With high-quality AR-coated glass, the Vudu X scopes are crystal clear, even on the highest magnification setting. They’re built on a 30mm tube and have capped turrets (MOA based) with a simple zero reset feature, and the magnification throw lever is removable if it doesn’t suit your purposes. You can get it in a simple crosshair reticle or the BD1 reticle with circular ballistic holds at 2MOA intervals — this reticle is my personal preference. Both reticles are illuminated and run off a CR2032 battery. Front and back flip-up scope caps are included, which is a nice touch that every optics company ought to be offering standard, in my opinion.

EOTECH’s regular Vudu line starts off at an MSRP of about $1,400, but the Vudu X I used retails for $859 — a considerable savings without a big trade-off in features or glass quality. The 1-6X retails for $799.

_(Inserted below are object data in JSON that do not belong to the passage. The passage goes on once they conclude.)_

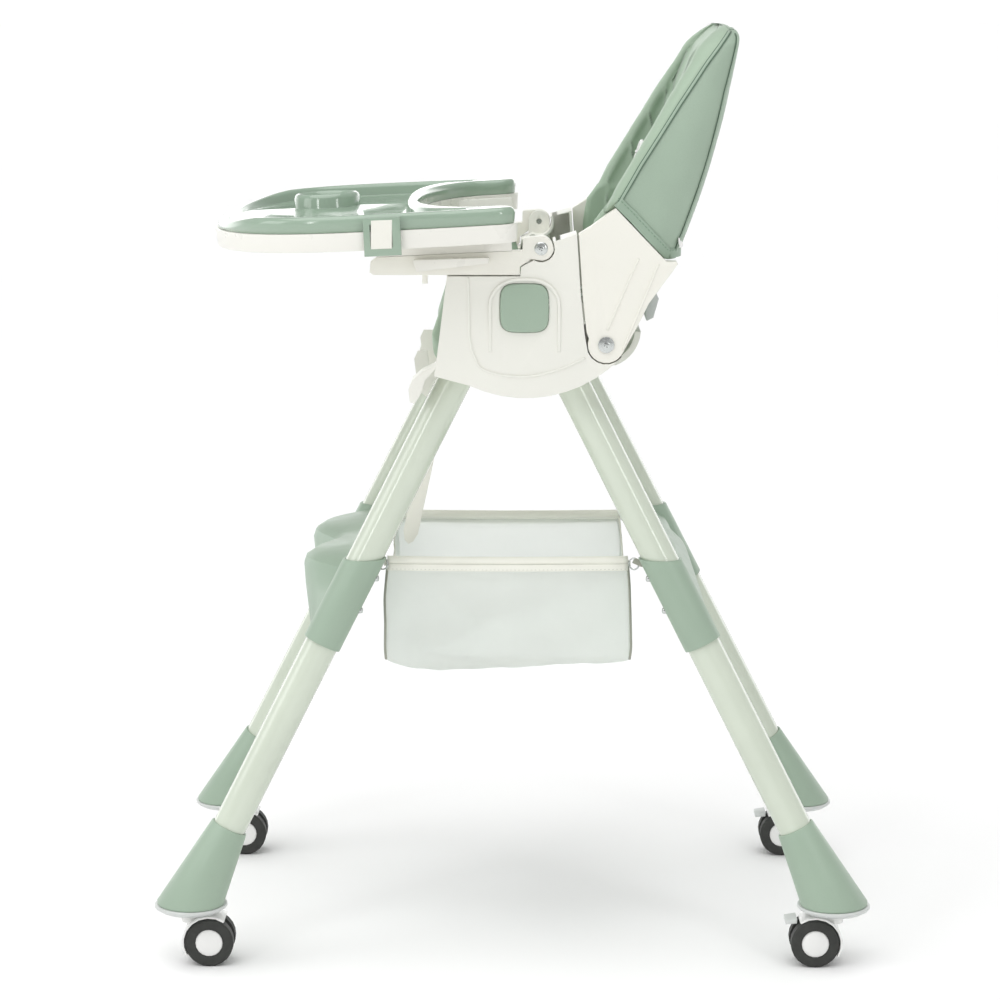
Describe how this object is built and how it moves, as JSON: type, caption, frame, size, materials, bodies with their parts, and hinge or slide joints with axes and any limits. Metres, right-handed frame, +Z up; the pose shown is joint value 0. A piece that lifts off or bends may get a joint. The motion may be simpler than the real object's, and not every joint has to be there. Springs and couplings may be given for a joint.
{
  "type": "baby high chair",
  "caption": "Baby high chair on casters with splayed tube legs, padded reclining seat, swing-up sliding tray, leg rest and fabric storage basket.",
  "frame": {"origin": "on the floor, at the bottom centre of the chair's box", "axes": "+Z up; the child faces -Y; +X is the child's left"},
  "size_m": [0.5602, 0.8104, 1.0495],
  "materials": {
    "sage_plastic": "satin moulded",
    "cream_plastic": "satin moulded",
    "white_plastic": "satin moulded",
    "leg_enamel": "gloss enamel",
    "tyre_rubber": "matt",
    "sage_leather": "coated synthetic leather over foam",
    "mesh_fabric": "thin woven",
    "steel": "zinc plated",
    "grey_plastic": "matt"
  },
  "bodies": {
    "chair": {"leg_upper_front_left": "leg_enamel", "leg_lower_front_left": "leg_enamel", "foot_cone_front_left": "sage_plastic", "foot_rim_front_left": "white_plastic", "leg_upper_front_right": "leg_enamel", "leg_lower_front_right": "leg_enamel", "foot_cone_front_right": "sage_plastic", "foot_rim_front_right": "white_plastic", "leg_upper_rear_left": "leg_enamel", "leg_lower_rear_left": "leg_enamel", "foot_cone_rear_left": "sage_plastic", "foot_rim_rear_left": "white_plastic", "leg_upper_rear_right": "leg_enamel", "leg_lower_rear_right": "leg_enamel", "foot_cone_rear_right": "sage_plastic", "foot_rim_rear_right": "white_plastic", "side_housing_left": "cream_plastic", "arm_screw_left": "steel", "recline_screw_left": "steel", "basket_rod_left": "steel", "side_housing_right": "cream_plastic", "arm_screw_right": "steel", "recline_screw_right": "steel", "basket_rod_right": "steel", "cross_panel_front": "sage_plastic", "cross_panel_rear": "sage_plastic", "seat_pan": "cream_plastic", "seat_cushion": "sage_leather", "basket": "mesh_fabric", "harness_buckle": "grey_plastic"},
    "caster_front_left": {"caster_hood_front_left": "white_plastic"},
    "wheels_front_left": {"wheel_pair_front_left": "white_plastic", "tyre_outer_front_left": "tyre_rubber", "tyre_inner_front_left": "tyre_rubber"},
    "caster_front_right": {"caster_hood_front_right": "white_plastic"},
    "wheels_front_right": {"wheel_pair_front_right": "white_plastic", "tyre_outer_front_right": "tyre_rubber", "tyre_inner_front_right": "tyre_rubber"},
    "caster_rear_left": {"caster_hood_rear_left": "white_plastic"},
    "wheels_rear_left": {"wheel_pair_rear_left": "white_plastic", "tyre_outer_rear_left": "tyre_rubber", "tyre_inner_rear_left": "tyre_rubber"},
    "caster_rear_right": {"caster_hood_rear_right": "white_plastic"},
    "wheels_rear_right": {"wheel_pair_rear_right": "white_plastic", "tyre_outer_rear_right": "tyre_rubber", "tyre_inner_rear_right": "tyre_rubber"},
    "brake_rear_left": {"brake_lever_rear_left": "grey_plastic"},
    "button_left": {"side_button_left": "sage_plastic"},
    "trigger_left": {"tray_trigger_left": "white_plastic"},
    "brake_rear_right": {"brake_lever_rear_right": "grey_plastic"},
    "button_right": {"side_button_right": "sage_plastic"},
    "trigger_right": {"tray_trigger_right": "white_plastic"},
    "arms": {"tray_arm_left": "cream_plastic", "tray_arm_right": "cream_plastic"},
    "tray": {"tray_base": "white_plastic"},
    "liner": {"tray_insert": "sage_plastic"},
    "backrest": {"backrest_shell": "cream_plastic", "back_cover": "sage_leather"},
    "handle": {"recline_handle": "grey_plastic"},
    "leg_rest": {"footrest": "cream_plastic"}
  },
  "joints": [
    {"name": "arm_swing", "type": "hinge", "parent": "chair", "child": "arms", "pos_m": [0, 0.0314, 0.81], "axis": [-1, 0, 0], "range_deg": [0, 80]},
    {"name": "tray_slide", "type": "slide", "parent": "arms", "child": "tray", "axis": [0, -0.9989, -0.0471], "range_m": [0, 0.06]},
    {"name": "liner_lift", "type": "slide", "parent": "tray", "child": "liner", "axis": [0, -0.0471, 0.9989], "range_m": [0, 0.05]},
    {"name": "trigger_squeeze_left", "type": "hinge", "parent": "tray", "child": "trigger_left", "pos_m": [0.217, -0.03, 0.7985], "axis": [-1, 0, 0], "range_deg": [0, 7], "stiffness_Nm_per_rad": 0.6},
    {"name": "button_press_left", "type": "slide", "parent": "chair", "child": "button_left", "axis": [-1, 0, 0], "range_m": [0, 0.004], "stiffness_N_per_m": 800},
    {"name": "trigger_squeeze_right", "type": "hinge", "parent": "tray", "child": "trigger_right", "pos_m": [-0.217, -0.03, 0.7985], "axis": [-1, 0, 0], "range_deg": [0, 7], "stiffness_Nm_per_rad": 0.6},
    {"name": "button_press_right", "type": "slide", "parent": "chair", "child": "button_right", "axis": [1, 0, 0], "range_m": [0, 0.004], "stiffness_N_per_m": 800},
    {"name": "back_recline", "type": "hinge", "parent": "chair", "child": "backrest", "pos_m": [0, 0.1033, 0.7039], "axis": [-1, 0, 0], "range_deg": [0, 28]},
    {"name": "handle_squeeze", "type": "hinge", "parent": "backrest", "child": "handle", "pos_m": [0, 0.15842, 0.745], "axis": [1, 0, 0], "range_deg": [0, 18], "stiffness_Nm_per_rad": 0.8},
    {"name": "leg_rest_swing", "type": "hinge", "parent": "chair", "child": "leg_rest", "pos_m": [0, -0.079, 0.65], "axis": [-1, 0, 0], "range_deg": [0, 60]},
    {"name": "caster_swivel_front_left", "type": "hinge", "parent": "chair", "child": "caster_front_left", "pos_m": [0.2225, -0.364, 0.062], "axis": [0, 0, 1], "continuous": true},
    {"name": "wheel_roll_front_left", "type": "hinge", "parent": "caster_front_left", "child": "wheels_front_left", "pos_m": [0.2225, -0.3425, 0.0275], "axis": [1, 0, 0], "continuous": true},
    {"name": "caster_swivel_front_right", "type": "hinge", "parent": "chair", "child": "caster_front_right", "pos_m": [-0.2225, -0.364, 0.062], "axis": [0, 0, 1], "continuous": true},
    {"name": "wheel_roll_front_right", "type": "hinge", "parent": "caster_front_right", "child": "wheels_front_right", "pos_m": [-0.2225, -0.3425, 0.0275], "axis": [1, 0, 0], "continuous": true},
    {"name": "caster_swivel_rear_left", "type": "hinge", "parent": "chair", "child": "caster_rear_left", "pos_m": [0.2225, 0.364, 0.062], "axis": [0, 0, 1], "continuous": true},
    {"name": "wheel_roll_rear_left", "type": "hinge", "parent": "caster_rear_left", "child": "wheels_rear_left", "pos_m": [0.2225, 0.3425, 0.0275], "axis": [1, 0, 0], "continuous": true},
    {"name": "caster_swivel_rear_right", "type": "hinge", "parent": "chair", "child": "caster_rear_right", "pos_m": [-0.2225, 0.364, 0.062], "axis": [0, 0, 1], "continuous": true},
    {"name": "wheel_roll_rear_right", "type": "hinge", "parent": "caster_rear_right", "child": "wheels_rear_right", "pos_m": [-0.2225, 0.3425, 0.0275], "axis": [1, 0, 0], "continuous": true},
    {"name": "brake_press_rear_left", "type": "hinge", "parent": "caster_rear_left", "child": "brake_rear_left", "pos_m": [0.2225, 0.319, 0.052], "axis": [1, 0, 0], "range_deg": [0, 15]},
    {"name": "brake_press_rear_right", "type": "hinge", "parent": "caster_rear_right", "child": "brake_rear_right", "pos_m": [-0.2225, 0.319, 0.052], "axis": [1, 0, 0], "range_deg": [0, 15]}
  ]
}
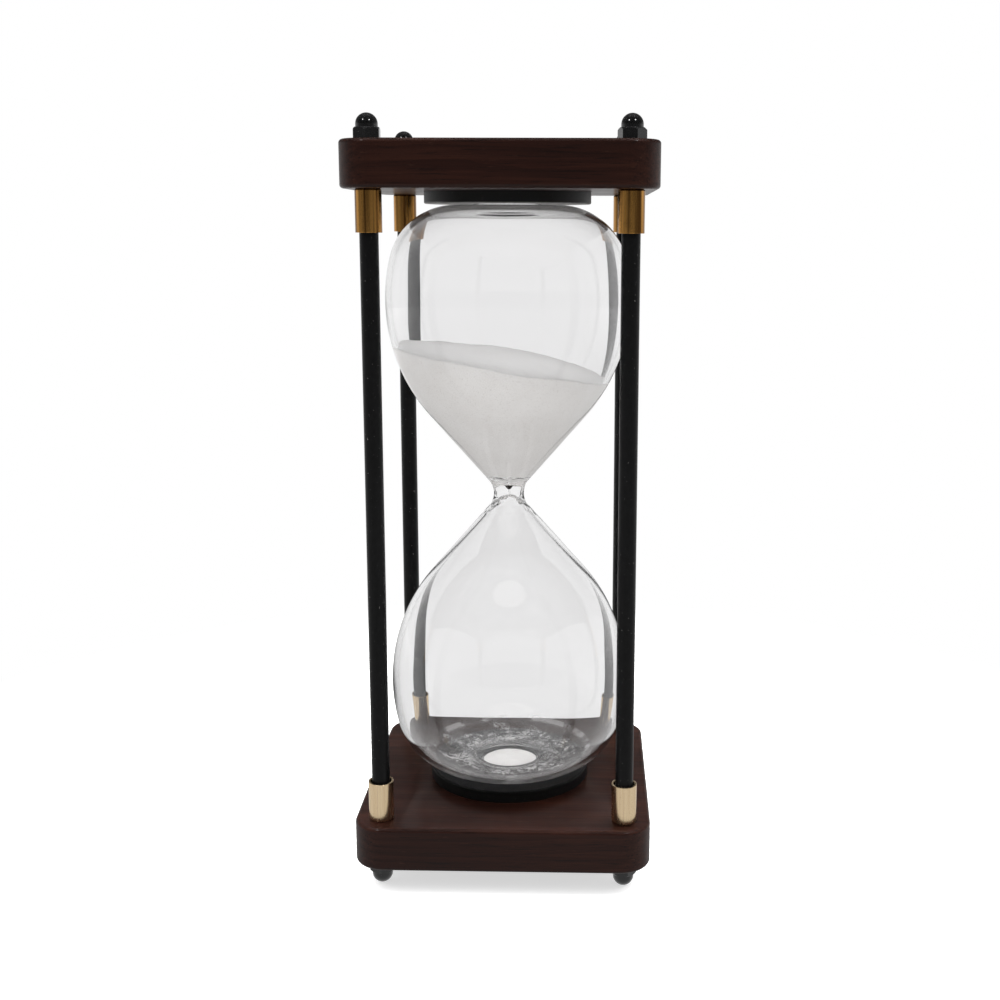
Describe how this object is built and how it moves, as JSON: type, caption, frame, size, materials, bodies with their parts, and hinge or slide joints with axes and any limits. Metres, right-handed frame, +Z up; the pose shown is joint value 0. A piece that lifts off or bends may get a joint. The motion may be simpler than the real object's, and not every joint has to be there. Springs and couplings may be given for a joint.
{
  "type": "hourglass",
  "caption": "Sand timer: a glass vessel with two bulbs, gripped between square wooden boards that corner posts hold apart, with white sand in the upper bulb.",
  "frame": {"origin": "on the surface that the object stands on, under the centre of the boards, at the height of the lower nuts' tips", "axes": "+Z up along the glass, +X to the right and -Y to the front; the posts stand at the four corners along X and Y"},
  "size_m": [0.1, 0.1, 0.255],
  "materials": {
    "wood": "dark walnut stain under satin lacquer",
    "post_black": "satin black paint",
    "brass": "fine turned satin",
    "nut_black": "gloss black",
    "pad_rubber": "matt black",
    "glass": "clear blown glass",
    "stopper_white": "matt white",
    "sand": "fine white grains"
  },
  "bodies": {
    "frame": {"bottom_board": "wood", "top_board": "wood", "bottom_pad": "pad_rubber", "top_pad": "pad_rubber", "post_front_left": "post_black", "bottom_ferrule_front_left": "brass", "top_ferrule_front_left": "brass", "bottom_nut_front_left": "nut_black", "top_nut_front_left": "nut_black", "post_front_right": "post_black", "bottom_ferrule_front_right": "brass", "top_ferrule_front_right": "brass", "bottom_nut_front_right": "nut_black", "top_nut_front_right": "nut_black", "post_back_left": "post_black", "bottom_ferrule_back_left": "brass", "top_ferrule_back_left": "brass", "bottom_nut_back_left": "nut_black", "top_nut_back_left": "nut_black", "post_back_right": "post_black", "bottom_ferrule_back_right": "brass", "top_ferrule_back_right": "brass", "bottom_nut_back_right": "nut_black", "top_nut_back_right": "nut_black"},
    "glass": {"glass_vessel": "glass", "stopper": "stopper_white", "sand": "sand"}
  },
  "joints": [
    {"name": "glass_turn", "type": "hinge", "parent": "frame", "child": "glass", "pos_m": [0, 0, 0.1275], "axis": [0, 0, 1], "continuous": true}
  ]
}
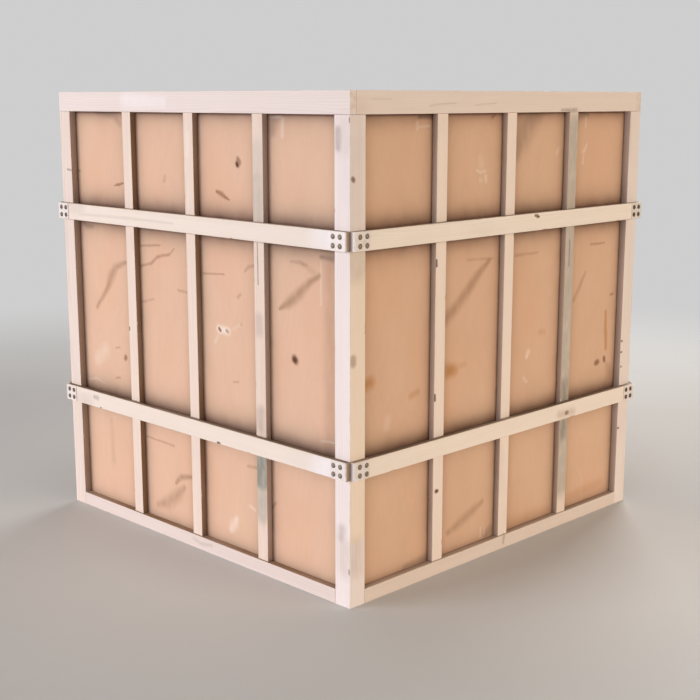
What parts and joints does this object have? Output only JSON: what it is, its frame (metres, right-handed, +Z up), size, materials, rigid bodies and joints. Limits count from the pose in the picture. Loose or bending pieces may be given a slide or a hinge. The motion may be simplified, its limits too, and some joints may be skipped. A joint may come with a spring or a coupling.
{
  "type": "shipping crate",
  "caption": "Square cleated plywood shipping crate with recessed studs, timber battens joined by steel corner brackets, and a drop-in lid that lifts off an empty cargo space.",
  "frame": {"origin": "on the floor, under the centre of the crate's square plan", "axes": "+Z up; -Y out of the front wall, +X out of the right wall"},
  "size_m": [1.5, 1.5, 1.5],
  "materials": {
    "frame_timber": "planed softwood, unfinished",
    "batten_timber": "planed softwood, unfinished",
    "plywood": "sanded plywood, scuffed",
    "zinc_steel": "zinc plated sheet, satin",
    "screw_steel": "zinc plated"
  },
  "bodies": {
    "crate": {"front_wall_plywood": "plywood", "front_top_rail": "frame_timber", "front_bottom_rail": "frame_timber", "front_stud_1": "frame_timber", "front_stud_2": "frame_timber", "front_stud_3": "frame_timber", "front_lower_batten": "batten_timber", "front_upper_batten": "batten_timber", "right_wall_plywood": "plywood", "right_top_rail": "frame_timber", "right_bottom_rail": "frame_timber", "right_stud_1": "frame_timber", "right_stud_2": "frame_timber", "right_stud_3": "frame_timber", "right_lower_batten": "batten_timber", "right_upper_batten": "batten_timber", "back_wall_plywood": "plywood", "back_top_rail": "frame_timber", "back_bottom_rail": "frame_timber", "back_stud_1": "frame_timber", "back_stud_2": "frame_timber", "back_stud_3": "frame_timber", "back_lower_batten": "batten_timber", "back_upper_batten": "batten_timber", "left_wall_plywood": "plywood", "left_top_rail": "frame_timber", "left_bottom_rail": "frame_timber", "left_stud_1": "frame_timber", "left_stud_2": "frame_timber", "left_stud_3": "frame_timber", "left_lower_batten": "batten_timber", "left_upper_batten": "batten_timber", "post_front_right": "frame_timber", "post_back_right": "frame_timber", "post_back_left": "frame_timber", "post_front_left": "frame_timber", "lower_bracket_front_right": "zinc_steel", "lower_bracket_back_right": "zinc_steel", "lower_bracket_back_left": "zinc_steel", "lower_bracket_front_left": "zinc_steel", "upper_bracket_front_right": "zinc_steel", "upper_bracket_back_right": "zinc_steel", "upper_bracket_back_left": "zinc_steel", "upper_bracket_front_left": "zinc_steel", "floor_plywood": "plywood", "floor_bearer_left": "frame_timber", "floor_bearer_middle": "frame_timber", "floor_bearer_right": "frame_timber"},
    "lid": {"lid_plywood": "plywood", "lid_board_front": "frame_timber", "lid_board_back": "frame_timber", "lid_board_right": "frame_timber", "lid_board_left": "frame_timber", "lid_batten_left": "frame_timber", "lid_batten_middle": "frame_timber", "lid_batten_right": "frame_timber", "lid_screw_front_left": "screw_steel", "lid_screw_front_right": "screw_steel", "lid_screw_back_left": "screw_steel", "lid_screw_back_right": "screw_steel"}
  },
  "joints": [
    {"name": "lid_lift", "type": "slide", "parent": "crate", "child": "lid", "axis": [0, 0, 1], "range_m": [0, 0.5]}
  ]
}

The bottom line? You don’t need the highest-tier scope money can buy in order to make reliable shots on game at moderate distances in low light. High-end optics are great and absolutely have their place, but you don’t HAVE to have top-tier glass to successfully hunt out West. You don’t even need to drop a grand on a mid-range scope from one of the classic big-name brands for your big-game hunt of a lifetime. Do clarity and light transmission matter at those critical moments at dawn and dusk? Absolutely they do, but they can be had affordably from a brand you might have previously associated with tactical optics. The EOTECH Vudu X line, which will be expanded beyond the two initial offerings, brings EOTECH’s military-tough testing and production quality to the hunting world at a price that will leave you room for the taxidermy bill.